Repeat all of the data precisely.

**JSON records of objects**
------------------------
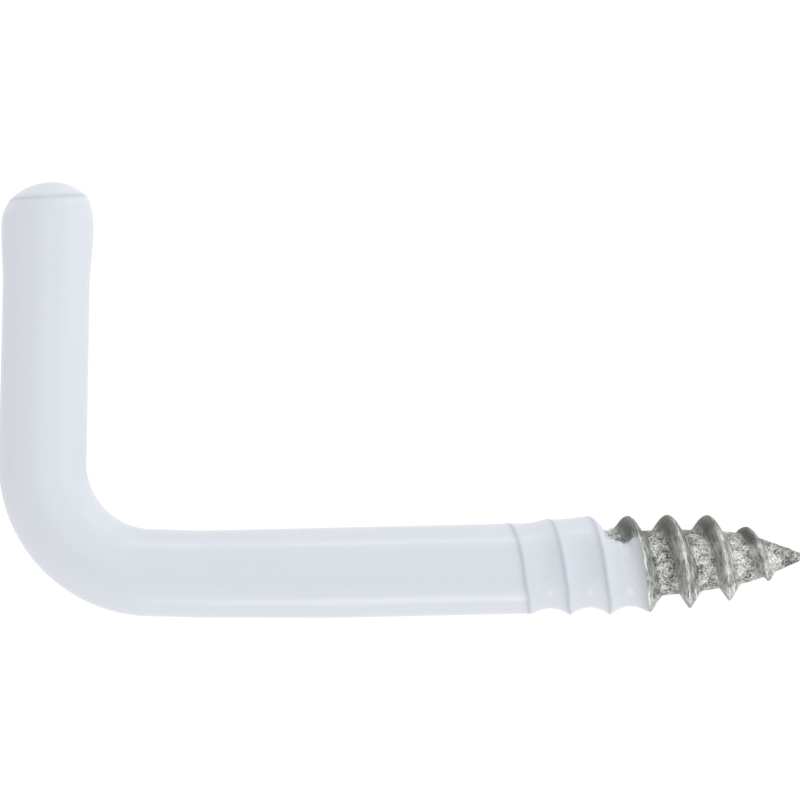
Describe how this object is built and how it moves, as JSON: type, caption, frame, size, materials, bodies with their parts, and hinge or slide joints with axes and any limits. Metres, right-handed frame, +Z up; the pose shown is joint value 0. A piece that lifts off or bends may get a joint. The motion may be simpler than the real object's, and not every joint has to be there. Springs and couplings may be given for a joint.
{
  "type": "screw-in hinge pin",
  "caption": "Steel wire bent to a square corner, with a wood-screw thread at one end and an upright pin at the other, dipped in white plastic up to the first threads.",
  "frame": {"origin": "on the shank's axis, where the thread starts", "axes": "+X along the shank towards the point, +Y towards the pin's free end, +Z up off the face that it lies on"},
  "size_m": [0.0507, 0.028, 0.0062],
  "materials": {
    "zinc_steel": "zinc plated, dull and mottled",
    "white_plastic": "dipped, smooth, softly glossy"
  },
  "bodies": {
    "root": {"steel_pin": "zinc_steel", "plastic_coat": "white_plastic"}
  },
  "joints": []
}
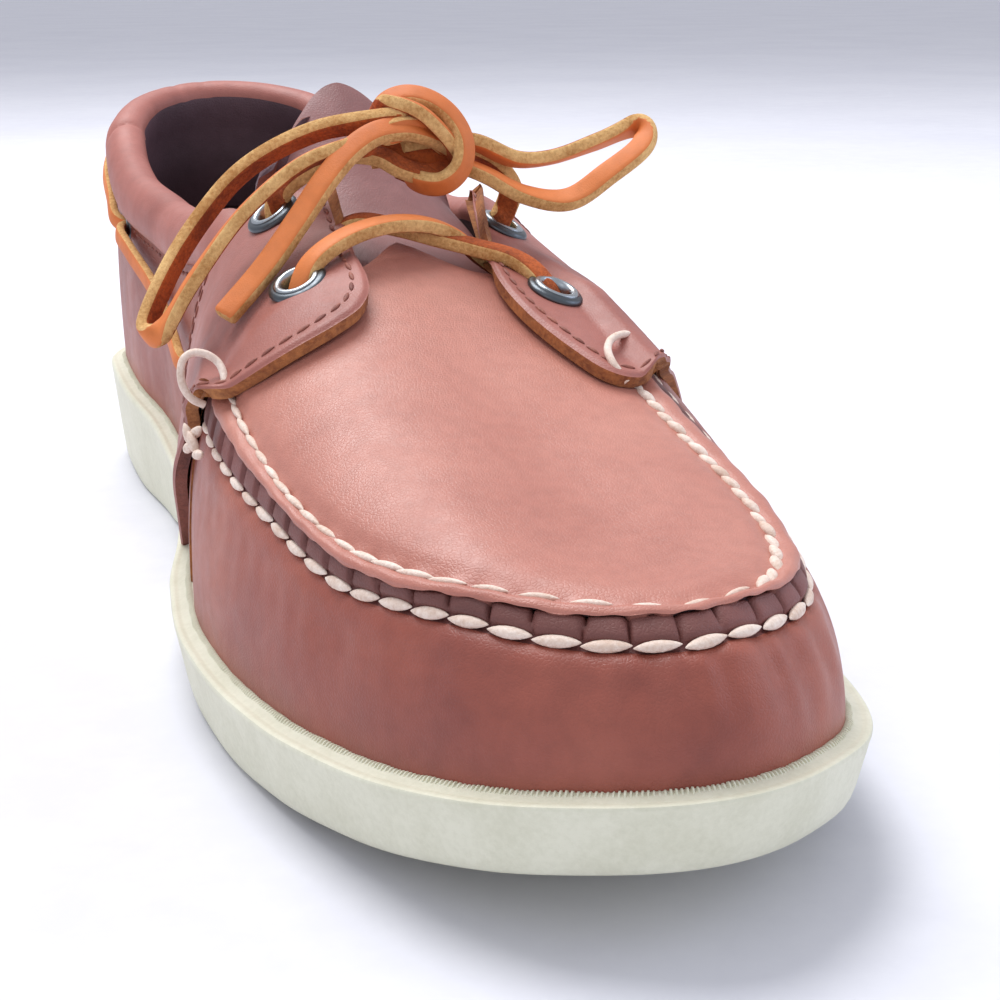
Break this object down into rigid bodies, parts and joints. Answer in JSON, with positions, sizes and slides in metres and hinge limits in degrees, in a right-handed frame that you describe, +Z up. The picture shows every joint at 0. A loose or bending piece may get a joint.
------------------------
**Answer to this problem**
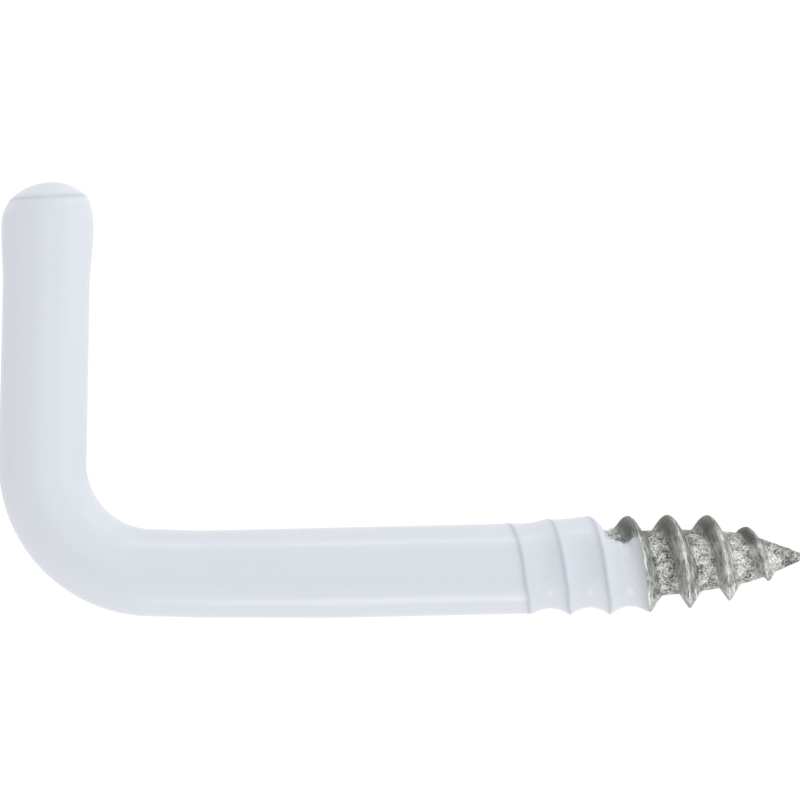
Describe how this object is built and how it moves, as JSON: type, caption, frame, size, materials, bodies with their parts, and hinge or slide joints with axes and any limits. Metres, right-handed frame, +Z up; the pose shown is joint value 0. A piece that lifts off or bends may get a joint. The motion may be simpler than the real object's, and not every joint has to be there. Springs and couplings may be given for a joint.
{
  "type": "screw-in hinge pin",
  "caption": "Steel wire bent to a square corner, with a wood-screw thread at one end and an upright pin at the other, dipped in white plastic up to the first threads.",
  "frame": {"origin": "on the shank's axis, where the thread starts", "axes": "+X along the shank towards the point, +Y towards the pin's free end, +Z up off the face that it lies on"},
  "size_m": [0.0507, 0.028, 0.0062],
  "materials": {
    "zinc_steel": "zinc plated, dull and mottled",
    "white_plastic": "dipped, smooth, softly glossy"
  },
  "bodies": {
    "root": {"steel_pin": "zinc_steel", "plastic_coat": "white_plastic"}
  },
  "joints": []
}
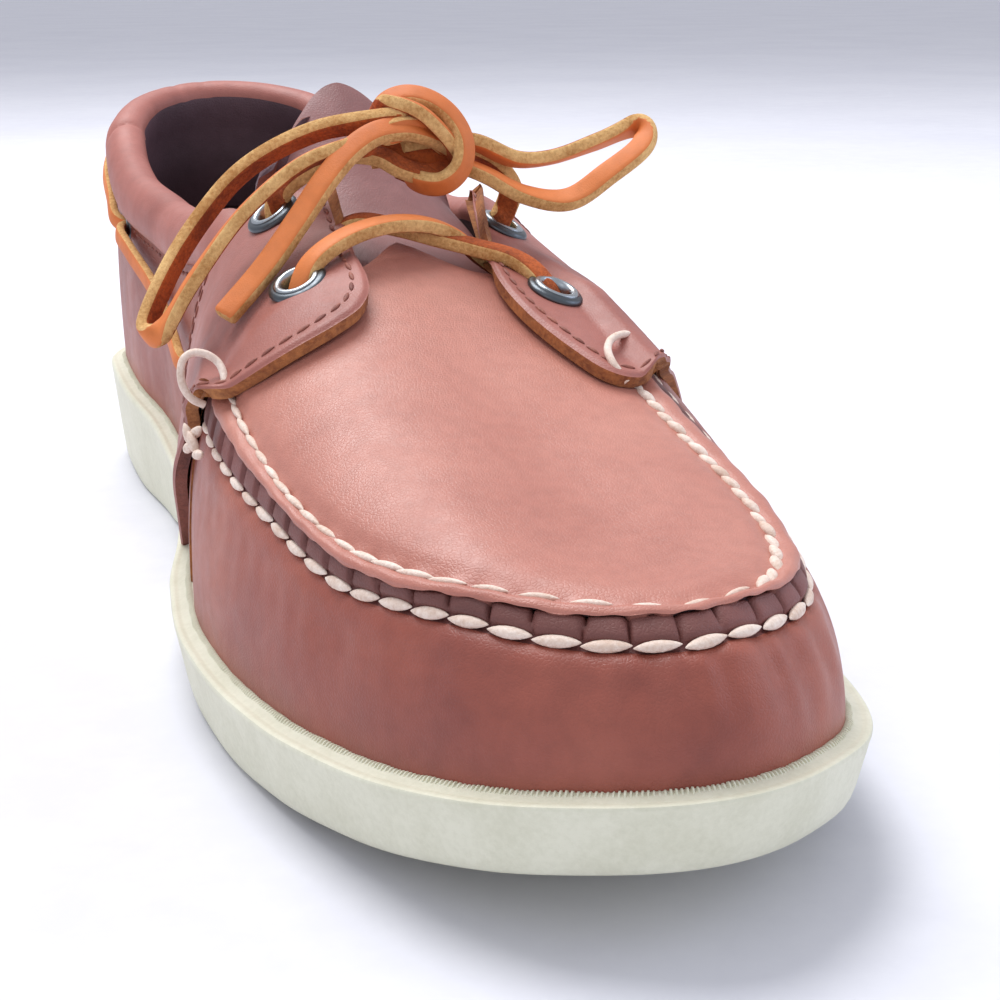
Break this object down into rigid bodies, parts and joints. Answer in JSON, with positions, sizes and slides in metres and hinge limits in degrees, in a right-handed frame that you describe, +Z up. The picture shows every joint at 0. A loose or bending piece may get a joint.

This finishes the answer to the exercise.